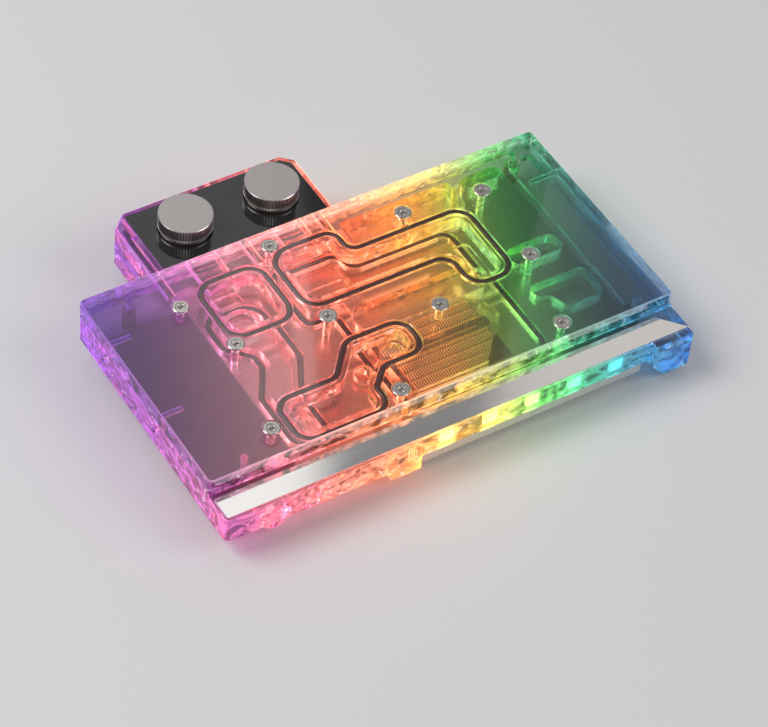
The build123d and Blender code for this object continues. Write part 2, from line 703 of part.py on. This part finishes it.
def make_stop_plug(x):
    """Turned and knurled stop plug for one port."""
    cap = Pos(0, 0, PLUG_H / 2) * Cylinder(PLUG_R, PLUG_H)
    cap = chamfer(cap.edges().group_by(Axis.Z)[0] + cap.edges().group_by(Axis.Z)[-1], PLUG_BEVEL)
    half = math.pi * PLUG_R / KNURL_COUNT
    root = PLUG_R - KNURL_DEPTH
    notch = make_face(Polyline((root, 0), (PLUG_R, half), (PLUG_R + OVERCUT, 0), (PLUG_R, -half), (root, 0)))
    cutter = Pos(0, 0, KNURL_LOW) * extrude(notch, PLUG_H - KNURL_LOW - KNURL_HIGH, dir=(0, 0, 1))
    cap -= [Rot(0, 0, 360 / KNURL_COUNT * i) * cutter for i in range(KNURL_COUNT)]
    shank = post(0, 0, SHANK_R, -SHANK_L, OVERLAP)
    shank = chamfer(shank.edges().group_by(Axis.Z)[0], SHANK_BEVEL)
    inner = PLUG_CORD_PITCH_R - PLUG_GROOVE_W / 2
    outer = PLUG_CORD_PITCH_R + PLUG_GROOVE_W / 2
    depth = 2 * PLUG_CORD_R + CORD_GAP - PLUG_GAP
    seat = post(0, 0, outer, -OVERCUT, depth) - post(0, 0, inner, -2 * OVERCUT, depth + OVERCUT)
    return Pos(x, PORT_Y, PLUG_Z0) * (cap + shank - seat)


def make_plug_seal(x):
    """Sealing ring under one plug's cap."""
    return Pos(x, PORT_Y, TERM_Z + PLUG_CORD_R) * Torus(PLUG_CORD_PITCH_R, PLUG_CORD_R)


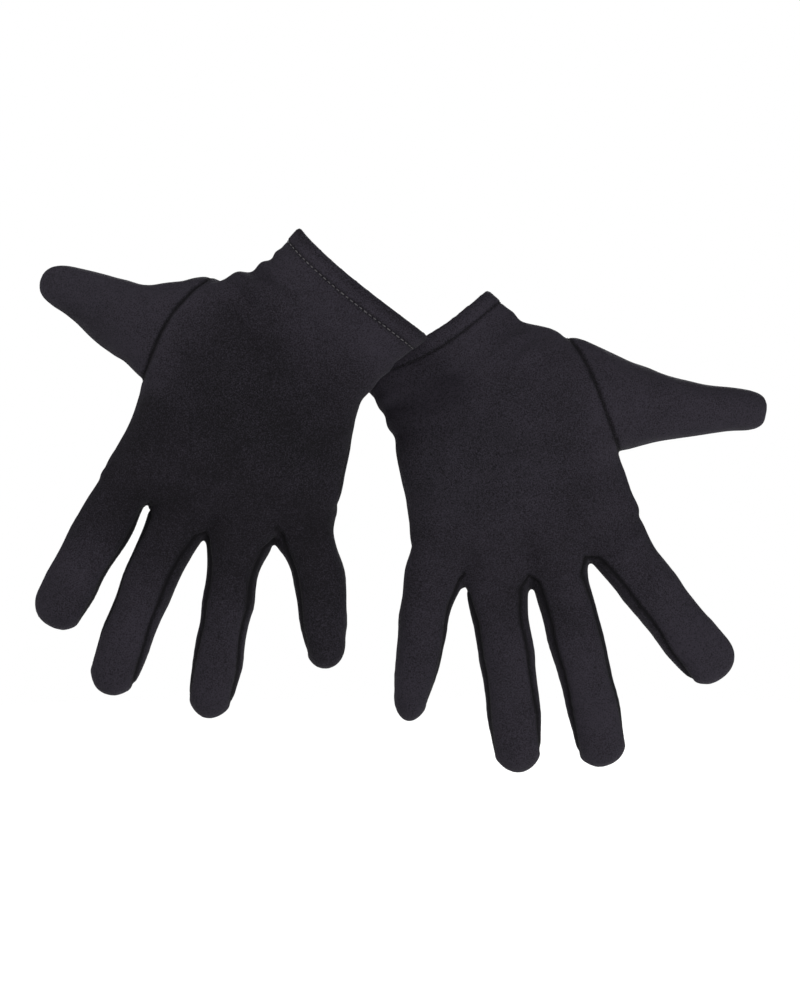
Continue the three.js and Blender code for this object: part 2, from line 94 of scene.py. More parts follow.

- [REQUIRED TASK] Set down the lines above as they stand, starting with the first line and ending with the line that contains "return Pos(x, PORT_Y, PLUG_Z0)".

- [RESULT FOR THIS EXERCISE]
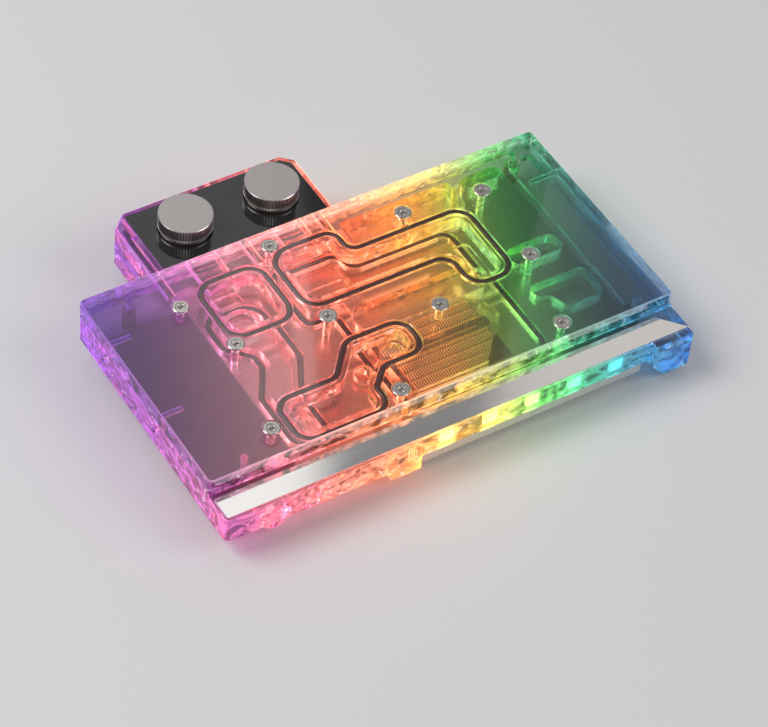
The build123d and Blender code for this object continues. Write part 2, from line 703 of part.py on. This part finishes it.
def make_stop_plug(x):
    """Turned and knurled stop plug for one port."""
    cap = Pos(0, 0, PLUG_H / 2) * Cylinder(PLUG_R, PLUG_H)
    cap = chamfer(cap.edges().group_by(Axis.Z)[0] + cap.edges().group_by(Axis.Z)[-1], PLUG_BEVEL)
    half = math.pi * PLUG_R / KNURL_COUNT
    root = PLUG_R - KNURL_DEPTH
    notch = make_face(Polyline((root, 0), (PLUG_R, half), (PLUG_R + OVERCUT, 0), (PLUG_R, -half), (root, 0)))
    cutter = Pos(0, 0, KNURL_LOW) * extrude(notch, PLUG_H - KNURL_LOW - KNURL_HIGH, dir=(0, 0, 1))
    cap -= [Rot(0, 0, 360 / KNURL_COUNT * i) * cutter for i in range(KNURL_COUNT)]
    shank = post(0, 0, SHANK_R, -SHANK_L, OVERLAP)
    shank = chamfer(shank.edges().group_by(Axis.Z)[0], SHANK_BEVEL)
    inner = PLUG_CORD_PITCH_R - PLUG_GROOVE_W / 2
    outer = PLUG_CORD_PITCH_R + PLUG_GROOVE_W / 2
    depth = 2 * PLUG_CORD_R + CORD_GAP - PLUG_GAP
    seat = post(0, 0, outer, -OVERCUT, depth) - post(0, 0, inner, -2 * OVERCUT, depth + OVERCUT)
    return Pos(x, PORT_Y, PLUG_Z0) * (cap + shank - seat)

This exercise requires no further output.